START PROVIDED INFORMATION

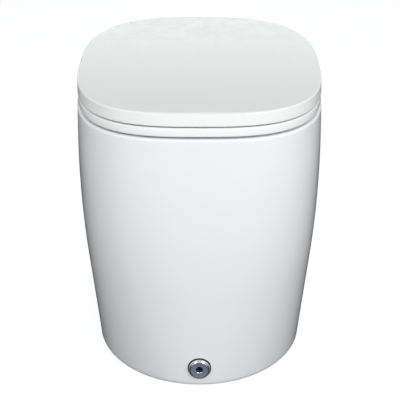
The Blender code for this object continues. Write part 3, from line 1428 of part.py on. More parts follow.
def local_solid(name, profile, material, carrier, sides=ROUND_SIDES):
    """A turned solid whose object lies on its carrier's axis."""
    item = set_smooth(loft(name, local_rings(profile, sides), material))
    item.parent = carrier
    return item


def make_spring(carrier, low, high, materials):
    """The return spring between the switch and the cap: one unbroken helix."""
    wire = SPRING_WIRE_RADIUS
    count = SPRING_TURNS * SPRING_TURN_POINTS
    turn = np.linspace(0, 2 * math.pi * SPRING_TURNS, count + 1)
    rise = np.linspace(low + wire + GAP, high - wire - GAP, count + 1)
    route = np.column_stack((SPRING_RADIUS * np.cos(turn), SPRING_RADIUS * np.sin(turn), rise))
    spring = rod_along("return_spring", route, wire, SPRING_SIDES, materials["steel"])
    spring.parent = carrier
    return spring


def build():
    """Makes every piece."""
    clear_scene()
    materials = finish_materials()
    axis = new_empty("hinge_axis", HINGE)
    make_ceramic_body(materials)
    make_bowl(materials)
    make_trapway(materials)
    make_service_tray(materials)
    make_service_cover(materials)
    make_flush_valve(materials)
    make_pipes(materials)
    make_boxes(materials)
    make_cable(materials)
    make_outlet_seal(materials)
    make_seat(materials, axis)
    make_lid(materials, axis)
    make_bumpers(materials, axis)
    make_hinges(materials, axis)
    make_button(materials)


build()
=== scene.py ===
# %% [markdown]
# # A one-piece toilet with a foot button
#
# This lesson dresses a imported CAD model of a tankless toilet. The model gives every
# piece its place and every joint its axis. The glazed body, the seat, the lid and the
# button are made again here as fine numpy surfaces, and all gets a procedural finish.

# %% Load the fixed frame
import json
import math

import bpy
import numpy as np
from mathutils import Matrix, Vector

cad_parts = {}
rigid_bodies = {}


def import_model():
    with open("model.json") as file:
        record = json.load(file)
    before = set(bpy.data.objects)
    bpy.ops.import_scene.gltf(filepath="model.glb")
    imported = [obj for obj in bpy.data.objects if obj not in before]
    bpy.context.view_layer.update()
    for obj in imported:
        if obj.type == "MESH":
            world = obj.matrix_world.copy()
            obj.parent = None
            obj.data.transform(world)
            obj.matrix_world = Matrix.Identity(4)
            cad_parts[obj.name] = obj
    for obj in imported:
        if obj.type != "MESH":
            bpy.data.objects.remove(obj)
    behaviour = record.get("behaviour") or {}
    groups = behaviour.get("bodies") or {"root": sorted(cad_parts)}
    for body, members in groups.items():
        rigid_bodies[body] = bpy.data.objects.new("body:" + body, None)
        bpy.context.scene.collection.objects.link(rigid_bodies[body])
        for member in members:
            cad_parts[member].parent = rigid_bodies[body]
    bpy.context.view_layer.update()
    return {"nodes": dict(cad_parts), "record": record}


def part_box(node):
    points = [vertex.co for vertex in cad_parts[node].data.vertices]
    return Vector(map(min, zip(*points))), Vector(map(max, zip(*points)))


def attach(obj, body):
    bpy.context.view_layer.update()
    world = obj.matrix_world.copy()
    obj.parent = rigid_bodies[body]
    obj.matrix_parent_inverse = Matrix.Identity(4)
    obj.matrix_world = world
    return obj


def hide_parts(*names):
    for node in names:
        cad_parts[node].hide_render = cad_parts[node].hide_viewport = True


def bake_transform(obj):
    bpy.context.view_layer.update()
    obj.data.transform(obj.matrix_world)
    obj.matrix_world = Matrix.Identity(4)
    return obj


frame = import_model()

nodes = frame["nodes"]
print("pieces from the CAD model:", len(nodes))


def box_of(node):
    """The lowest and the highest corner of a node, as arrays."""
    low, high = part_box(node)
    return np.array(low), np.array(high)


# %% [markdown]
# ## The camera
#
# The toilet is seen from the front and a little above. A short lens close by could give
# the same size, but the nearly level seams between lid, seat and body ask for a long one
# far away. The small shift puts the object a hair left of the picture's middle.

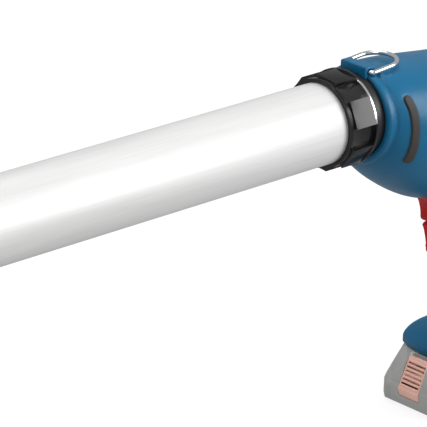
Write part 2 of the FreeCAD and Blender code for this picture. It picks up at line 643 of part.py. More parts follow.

END PROVIDED INFORMATION

*TASK DIRECTIONS:*
Extract verbatim only those lines that run from the line with "make_bumpers(materials, axis)" to the line with "bpy.context.scene.collection.objects.link(rigid_bodies[body])", inclusive.

*SOLUTION:*
    make_bumpers(materials, axis)
    make_hinges(materials, axis)
    make_button(materials)


build()
=== scene.py ===
# %% [markdown]
# # A one-piece toilet with a foot button
#
# This lesson dresses a imported CAD model of a tankless toilet. The model gives every
# piece its place and every joint its axis. The glazed body, the seat, the lid and the
# button are made again here as fine numpy surfaces, and all gets a procedural finish.

# %% Load the fixed frame
import json
import math

import bpy
import numpy as np
from mathutils import Matrix, Vector

cad_parts = {}
rigid_bodies = {}


def import_model():
    with open("model.json") as file:
        record = json.load(file)
    before = set(bpy.data.objects)
    bpy.ops.import_scene.gltf(filepath="model.glb")
    imported = [obj for obj in bpy.data.objects if obj not in before]
    bpy.context.view_layer.update()
    for obj in imported:
        if obj.type == "MESH":
            world = obj.matrix_world.copy()
            obj.parent = None
            obj.data.transform(world)
            obj.matrix_world = Matrix.Identity(4)
            cad_parts[obj.name] = obj
    for obj in imported:
        if obj.type != "MESH":
            bpy.data.objects.remove(obj)
    behaviour = record.get("behaviour") or {}
    groups = behaviour.get("bodies") or {"root": sorted(cad_parts)}
    for body, members in groups.items():
        rigid_bodies[body] = bpy.data.objects.new("body:" + body, None)
        bpy.context.scene.collection.objects.link(rigid_bodies[body])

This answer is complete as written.